Traduction modifiée de l'italien dans Guerre au Paradis n°1 (Paris), mars 2010
Aux aspirants suicidaires...
On parle beaucoup de suicide en ce moment, c’est que les temps sont durs... La restructuration du capitalisme, les licenciements de masse, délocalisations, hausse des prix des produits de consommation courante, services sociaux de plus en plus excluant etc.. On pourrait croire que le capitalisme chute, mais il ne fait que s’assumer encore un peu plus à travers la vague des suicides d’employés de France Telecom, Peugeot, Renault, l’augmentation des maladies du travail, de la consommation d’anti-depresseurs et de psychotropes pour faire passer la pilule de l’exploitation. On entend même ici et là que des ouvriers se révoltent aux quatre coins du monde, que souvent, ils sont trop isolés pour mener à bien leur lutte, qu’ils sont parfois écrasés dans le sang. Si beaucoup sont têtus et ne lâchent pas l’affaire, beaucoup d’autres se résignent, et parfois, suicidaires, font le choix ultime.
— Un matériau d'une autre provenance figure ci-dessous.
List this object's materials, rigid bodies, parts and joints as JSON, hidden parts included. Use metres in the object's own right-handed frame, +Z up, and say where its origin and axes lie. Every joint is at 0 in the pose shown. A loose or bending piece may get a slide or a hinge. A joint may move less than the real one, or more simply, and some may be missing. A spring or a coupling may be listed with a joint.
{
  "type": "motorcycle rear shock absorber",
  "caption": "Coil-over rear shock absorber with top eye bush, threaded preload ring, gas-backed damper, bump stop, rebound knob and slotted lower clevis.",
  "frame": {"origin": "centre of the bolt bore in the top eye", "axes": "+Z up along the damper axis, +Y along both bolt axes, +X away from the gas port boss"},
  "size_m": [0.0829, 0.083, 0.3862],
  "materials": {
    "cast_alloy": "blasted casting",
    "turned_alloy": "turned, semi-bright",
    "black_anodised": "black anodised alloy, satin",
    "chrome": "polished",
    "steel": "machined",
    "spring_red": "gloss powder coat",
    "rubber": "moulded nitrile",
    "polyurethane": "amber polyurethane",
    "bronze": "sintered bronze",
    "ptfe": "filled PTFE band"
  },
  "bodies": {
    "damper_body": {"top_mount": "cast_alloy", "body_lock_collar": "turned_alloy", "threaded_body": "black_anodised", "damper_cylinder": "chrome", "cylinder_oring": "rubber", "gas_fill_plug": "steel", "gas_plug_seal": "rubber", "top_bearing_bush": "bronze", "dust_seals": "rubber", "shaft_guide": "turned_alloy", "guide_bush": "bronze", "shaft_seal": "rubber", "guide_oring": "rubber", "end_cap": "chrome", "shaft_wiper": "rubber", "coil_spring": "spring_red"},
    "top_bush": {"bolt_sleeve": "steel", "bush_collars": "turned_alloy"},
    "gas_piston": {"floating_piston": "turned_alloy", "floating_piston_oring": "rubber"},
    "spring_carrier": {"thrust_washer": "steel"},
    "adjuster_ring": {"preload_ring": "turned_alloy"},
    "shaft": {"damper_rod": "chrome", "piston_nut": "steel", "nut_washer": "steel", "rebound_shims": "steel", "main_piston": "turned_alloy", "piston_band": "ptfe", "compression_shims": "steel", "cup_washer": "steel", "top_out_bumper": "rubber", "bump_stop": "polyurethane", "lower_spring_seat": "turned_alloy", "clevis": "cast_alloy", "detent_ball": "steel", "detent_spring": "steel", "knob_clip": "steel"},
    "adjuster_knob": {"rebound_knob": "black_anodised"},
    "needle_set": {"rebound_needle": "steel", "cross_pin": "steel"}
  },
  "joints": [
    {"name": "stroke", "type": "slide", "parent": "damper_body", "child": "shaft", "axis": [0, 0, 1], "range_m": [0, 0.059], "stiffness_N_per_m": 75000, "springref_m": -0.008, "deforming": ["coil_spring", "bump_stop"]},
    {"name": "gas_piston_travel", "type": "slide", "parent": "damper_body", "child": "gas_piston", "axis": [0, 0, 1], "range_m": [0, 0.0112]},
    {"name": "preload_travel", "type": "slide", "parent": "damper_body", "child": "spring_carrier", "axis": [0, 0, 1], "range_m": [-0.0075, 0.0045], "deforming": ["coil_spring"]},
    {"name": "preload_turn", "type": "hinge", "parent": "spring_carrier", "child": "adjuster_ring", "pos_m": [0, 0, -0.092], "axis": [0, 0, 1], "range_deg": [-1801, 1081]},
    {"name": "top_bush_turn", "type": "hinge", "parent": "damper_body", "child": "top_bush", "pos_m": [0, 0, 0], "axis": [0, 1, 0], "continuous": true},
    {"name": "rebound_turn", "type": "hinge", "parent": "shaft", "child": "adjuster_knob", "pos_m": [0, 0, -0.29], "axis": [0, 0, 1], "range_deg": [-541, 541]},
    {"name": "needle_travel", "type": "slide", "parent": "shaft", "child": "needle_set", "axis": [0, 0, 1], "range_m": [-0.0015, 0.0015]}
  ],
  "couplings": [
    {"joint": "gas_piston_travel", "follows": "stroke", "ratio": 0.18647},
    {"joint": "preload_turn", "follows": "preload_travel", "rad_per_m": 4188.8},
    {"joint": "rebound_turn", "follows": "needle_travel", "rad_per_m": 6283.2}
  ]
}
Si nous vous adressons ces mots, hommes et femmes qui êtes dégoutés de tout et que rien ni personne ne pourra plus détourner d’un destin tragique, ce n’est pas pour vous rappeler un devoir n’ayant pas lieu d’être à l’égard d’une vie qui ne vaut pas la peine d’être vécue. Nous ne manquerons pas de respect pour votre décision, car vous et vous seul êtes aptes à connaître l’étendue exacte de la douleur et de l’angoisse qui empoisonne votre existence. Qui n’éprouve pas cette douleur, cette angoisse, qui ne les a même jamais effleurés parce que perverti par l’argent ou aveuglé par la foi, n’a aucune raison de blâmer votre détermination fatale.
Nous ne voulons donc pas vous sermonner, ni vous empêcher de réaliser votre décision ferme. Nous avons simplement l’intention de vous demander une faveur, une petite faveur pour vous qui avez décidé de quitter ce monde, mais qui nous donnerait une immense joie, à nous qui, pour le moment, avons décidé de rester. Puisque vous êtes résolus à entreprendre le Grand Voyage, pendant que vous y êtes ne pourriez-vous pas porter votre regard sur quelques uns des malheurs qui ont rendu si insupportables vos jours sur cette terre ?
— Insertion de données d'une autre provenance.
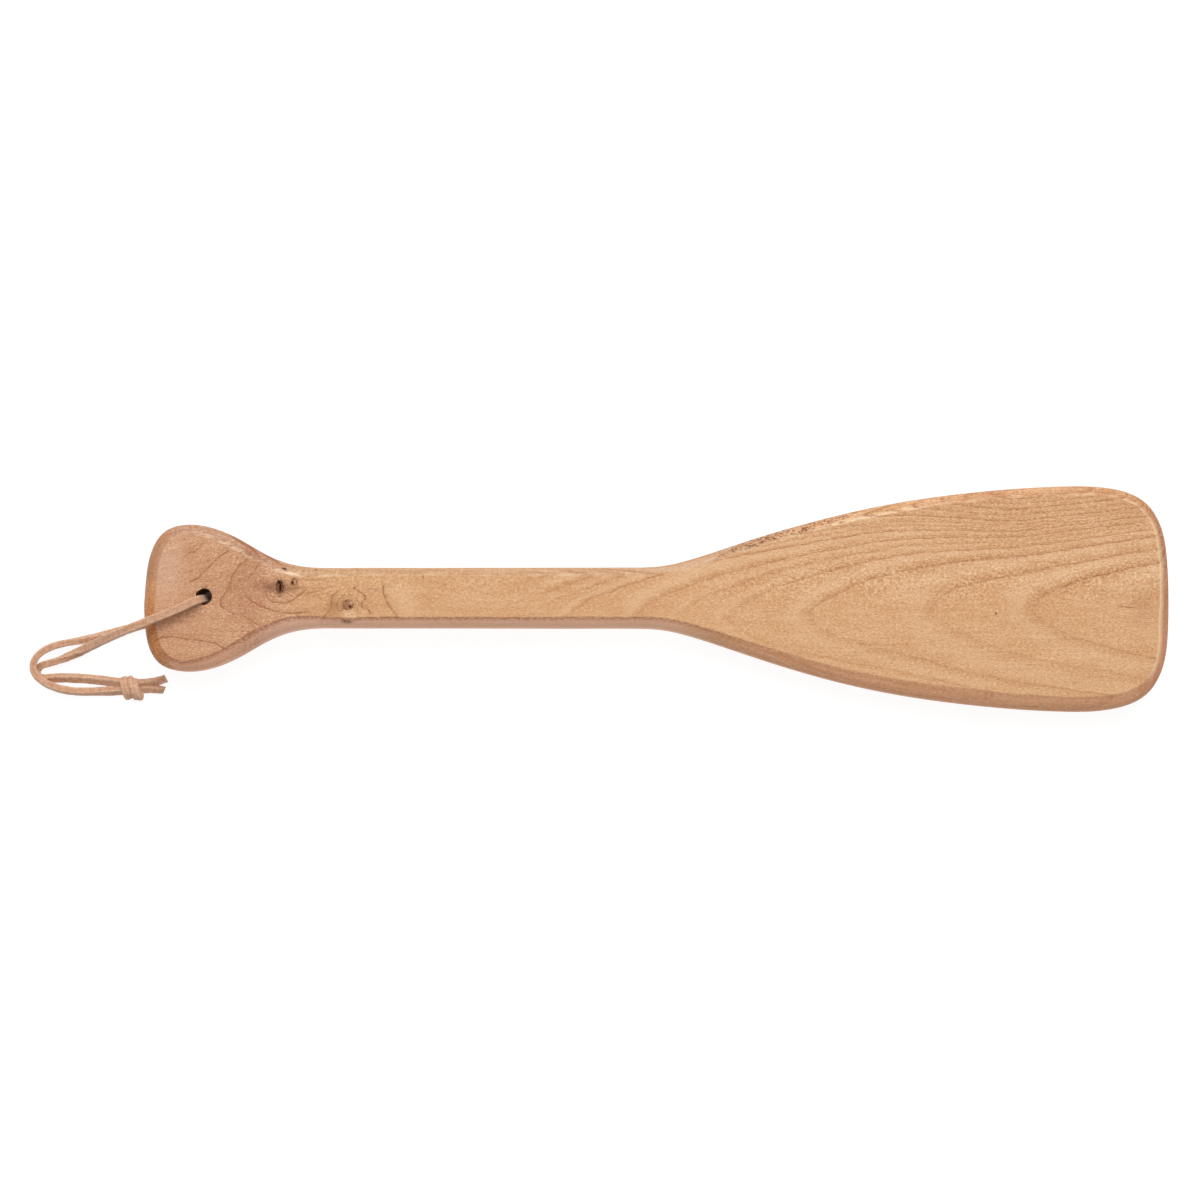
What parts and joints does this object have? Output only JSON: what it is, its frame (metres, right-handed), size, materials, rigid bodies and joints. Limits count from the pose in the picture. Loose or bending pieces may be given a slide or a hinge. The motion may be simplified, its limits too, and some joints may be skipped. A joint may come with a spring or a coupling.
{
  "type": "single blade paddle",
  "caption": "Short one-piece wooden single blade paddle with a palm grip, a flat shaft, a squared blade and a knotted leather lanyard through a hole in the grip.",
  "frame": {"origin": "middle of the wooden board: half way along it, across it and through its thickness", "axes": "+X along the paddle from the grip to the blade, +Z out of the upper face, +Y across the board to complete the right-handed frame"},
  "size_m": [0.5712, 0.1126, 0.0288],
  "materials": {
    "wood": "bare close-grained hardwood, sanded by hand",
    "leather": "undyed suede-like thong, cut square"
  },
  "bodies": {
    "paddle": {"paddle_body": "wood"},
    "lanyard": {"lace_upper_strand": "leather", "lace_lower_strand": "leather", "lace_knot": "leather", "lace_tail_long": "leather", "lace_tail_short": "leather"}
  },
  "joints": [
    {"name": "lanyard_swing", "type": "hinge", "parent": "paddle", "child": "lanyard", "pos_m": [-0.224, 0, 0], "axis": [0, 0, 1], "range_deg": [-150, 105]}
  ]
}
Vouloir accomplir la dernière étape dans la solitude est compréhensible, c’est humain. Mais le faire accompagné est sublime, divin. Qui plus est, qu’avez-vous à craindre ? Pour une fois rien ne viendra vous importuner, vous reprocher les conséquences de votre geste. Par exemple, vous pourriez avaler votre poison seulement après l’avoir fait goûter au député qui pendant des années vous l’a donné à boire. Vous voulez ajouter un peu de plomb dans votre tête ? D’accord, mais pas avant de l’avoir tiré dans celle du directeur de banque qui vous a ruiné. Si vous voulez plutôt serrer le noeud coulant autour de votre cou, ce serait bien, avant, de vous entrainer sur le cou du patron d’industrie qui vous a licencié. Avant d’aller dans l’au-delà vous pourrez faire une surprise à l’évêque qui a excommunié votre conscience, de lui organiser une rencontre immédiate avec son Chef Suprême. Et pourquoi ne pas entraîner avec vous sous les roues le flic qui attend le train ou le métro à côté de vous ? Il perdrait finalement sa mauvaise habitude d’emprisonner la liberté d’autrui. Ne vous offensez pas, mais nous n’avons jamais compris pourquoi le Palais de Justice ou la Bourse n’excitaient pas l’imagination des désespérés que vous êtes comme semblent le faire les écoles aux États-Unis : une fusillade sur les magistrats, sur les spéculateurs financiers, serait un touchant cadeau d’adieu à vos compagnons d’infortune.
Pouvez-vous imaginer ce qui arriverait si même un cinquième des suicidés inflexibles de chaque pays associait son dernier souffle à celui d’un infâme homme de pouvoir ? Pour votre mérite – vous suicidés habituellement blâmés – on assisterait à une grande prise de conscience morale. Dans les hautes sphères, on y penserait à deux fois avant de jeter d’autres êtres humains dans le désespoir qui est le vôtre.
Peut-être trouverons-nous la force d’achever le travail que vous aurez généreusement commencé.
Nous vous prions, nous vous supplions, de grâce, grands désespérés des cinq continents, ayez du coeur une dernière fois. Ne mourrez pas seuls et ignorés, choisissez une célébrité institutionnelle et crevez en tandem.